Однажды Толстой привез Маргариту к Крандиевским и попросил Дюну сделать ее скульптурный портрет. За чаем все оказались в сборе: Наталья Васильевна с мужем, Алексей Николаевич с Маргаритой и Дюна.
Толстой «говорил много, пожалуй, один за всех, неумеренно острил, сыпал анекдотами и даже изображал какие-то эпизоды в лицах… Маргарита сидела напротив меня. Скромная, осторожная, она вздрагивала от шумных возгласов Толстого и при каждом новом анекдоте поднимала на него умоляющие глаза, но он не замечал этого… И я поняла, что эта «очная ставка» четырех действующих лиц была страшна не для меня.

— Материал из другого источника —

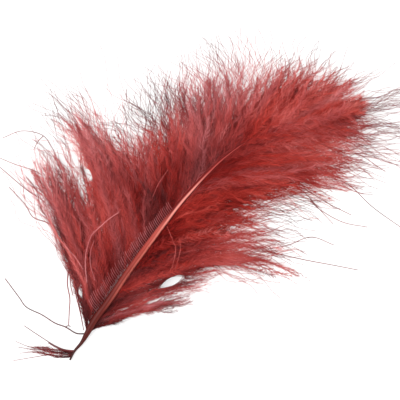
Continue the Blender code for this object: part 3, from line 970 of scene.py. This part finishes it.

Тревожил меня один Толстой. Он имел вид человека, выпустившего руль управления. Какая-то посторонняя сила, казалось, несла его, и возбуждение его было невеселое».
Невеселое возбуждение Толстого, видимо, объясняется тем, что уже намечался разрыв с Маргаритой, возможно, она уже отклонила его предложение, и он, никак не мирясь с этим, все еще пытался оставить за собой инициативу в продолжении их отношений. Только после неудачного сватовства Алексей Толстой перешел к решительным действиям во взаимоотношениях с Натальей Васильевной. И в декабре 1914 года произошло то, что связало их на целых двадцать лет. Через три дня после объяснения она уехала в Петербург. Алексей Толстой, оставшись наедине со своими воспоминаниями о последней встрече, писал ей:
«Наташа, душа моя, возлюбленная моя, сердце мое, люблю тебя навеки. Я знаю то, что случилось сегодня — это навек. Мы соединились сегодня браком. До сих пор я не могу опомниться от потрясения, от той силы, какая вышла из меня и какая вошла из тебя ко мне. Я ничего не хочу объяснять, ни чему не хочу удивляться. Я только верю… всем моим духом… что нас соединил брак, и навек. Я верю, что для этого часа я жил всю свою жизнь. Так же и ты, Наташа, сохранила себя, всю силу души для этого дня. Теперь во всем мире есть одна женщина — ты…»
В четверг, од уже твердо решил, поедет в Петербург, а оставшиеся три дня он собирался работать с утра до вечера, только в мыслях своих он постоянно возвращался к Наташе. «Неужели настанут такие дни, когда я буду сознавать, что каждое мгновение она со мной. Какое счастье! Оно не померкнет и не может никогда померкнуть, потому что наша любовь вся в движении, она на единственном, только одном пути, потому нет конца, все же другие возвращаются к своему началу…» И еще что-то неясное, хаотичное бродило в его душе, не укладываясь в привычные слова.
Весь следующий день он ждал от нее письма, хотя и знал, что ей предстояло серьезное объяснение с мужем. Если бы хоть чуточку спокойного рассудка, думалось ему, но у него его нет сейчас, все захлестнула тоска по любимой. Он позвонил Дюне, хотелось услышать ее голос, поговорить с ней о Наташе, но ее не оказалось дома.